Se è vero che Napoli è una città che non riesce a staccarsi da un passato – per certi versi ingombrante – con il quale non solo convive, ma che reinventa e trasforma in tutte le sue espressioni, allora è vero che anche la sua vasta tradizione dolciaria non può esimersi da questo processo.
La maggior parte dei dolci che ancora oggi troviamo sulle nostre tavole sono, come intuibile, di derivazione greco-romana e quasi sempre associabili ai culti pagani legati alla rinascita. Gli “strugolos”, ad esempio, sono i dolci più antichi: fatti con farina, acqua di mare e miele si possono considerare gli antenati degli “struffoli”, tipici dolci del periodo di Natale; la sfogliatella, invece, è strettamente legata al culto della fertilità: le sacerdotesse devote a Priapro (dio greco della fertilità il cui simbolo è un grande fallo eretto) o a Demetra (la dea madre per eccellenza), festeggiavano la perdita della loro verginità offrendo alle divinità dei panetti triangolari che ricordavano l’organo riproduttivo femminile; per festeggiare l’arrivo della primavera si preparavano dei dolcetti, associati ai misteri di Demetra, fatti di sesamo e miele (gli antichi “susamielli”) oppure si offrivano alla dea Cerere dei panetti farciti con grano e ricotta, ingredienti che troviamo ancora oggi nella ricetta della pastiera.
L’aspetto singolare di questi dolci di stampo pagano è che hanno trovato, nel corso dei secoli, terreno fertile nelle cucine dei monasteri ad opera delle abili e sapienti mani delle monache di clausura. Questo perché per le monache poteva essere prima di tutto un pretesto per uscire ogni tanto dalla loro reclusione, quasi mai volontaria e poi perché, con la creazione di un dolce, potevano sublimare la loro femminilità e la loro capacità di essere fertili e quindi madri.
Da questo aspetto interessante nasce l’idea del tour di Curiocity – l’associazione culturale che organizza passeggiate guidate per le strade e i monumenti della città di Napoli tramite un turismo attivo sul territorio e una ricerca costante di percorsi innovativi e divertenti – attraverso i “sentieri sacri del gusto”, toccando luoghi importanti non solo della cristianità, ma anche di alta produzione dolciaria.
Dopo una golosa degustazione al Caffè San Lorenzo, la visita inizia presso il primo luogo “deputato”, la Chiesa di Santa Maria Regina Coeli: qui le monache agostiniane erano impegnate nella produzione della “sfogliatona” di pasta frolla (che oggi si può mangiare da Pintauro a via Roma); si prosegue poi per la chiesta di San Gaudioso (abbattuta nel periodo fascista per far spazio alla costruzione del Policlinico), Santa Maria delle Grazie e Sant’Aniello a Caponapoli.
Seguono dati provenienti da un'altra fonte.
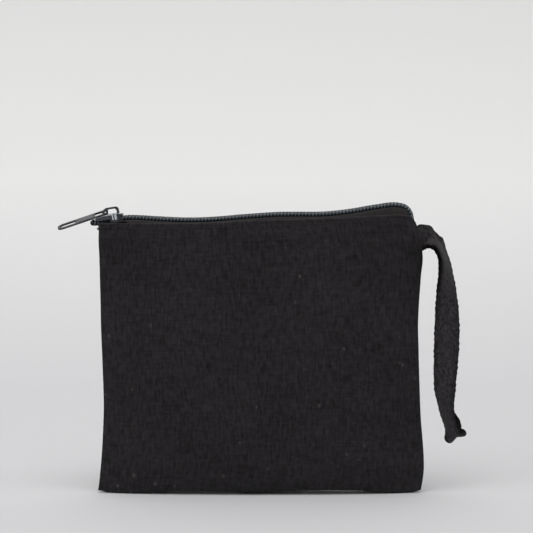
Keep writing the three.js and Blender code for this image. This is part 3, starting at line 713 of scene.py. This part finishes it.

Si arriva poi a Santa Maria della Sapienza, dove le suore producevano tre tipi di “susamielli” per tre differenti classi sociali: farina grezza e integrale con scorze d’arancio per gli zampognari, farciti con marmellata per i preti e con pasta di mandorle per i nobili. A San Pietro a Majella, invece, durante i “maritaggi”, che erano dei rituali in cui le ragazze del conservatorio, dopo essere state accuratamente visitate dalle “mammane” che ne garantivano la verginità sfilavano davanti a un gruppo di uomini per poter andare in sposa ed evitare di essere rinchiuse nel serraglio, si producevano i “celestini” fatti di pasta di mandorla, zucchero ciliegie candite e confettini e ricoperti poi di glassa. Il giro si conclude con la visita all’incantevole chiostro di San Gregorio Armeno, dove si produceva un dolce che purtroppo non si trova più, ovvero la torta di rose, fatta con ricotta, petali di rose, menta, farina e zucchero. Una volta pronta, si serviva a fette ancora calda e si farciva con panna o con cognac.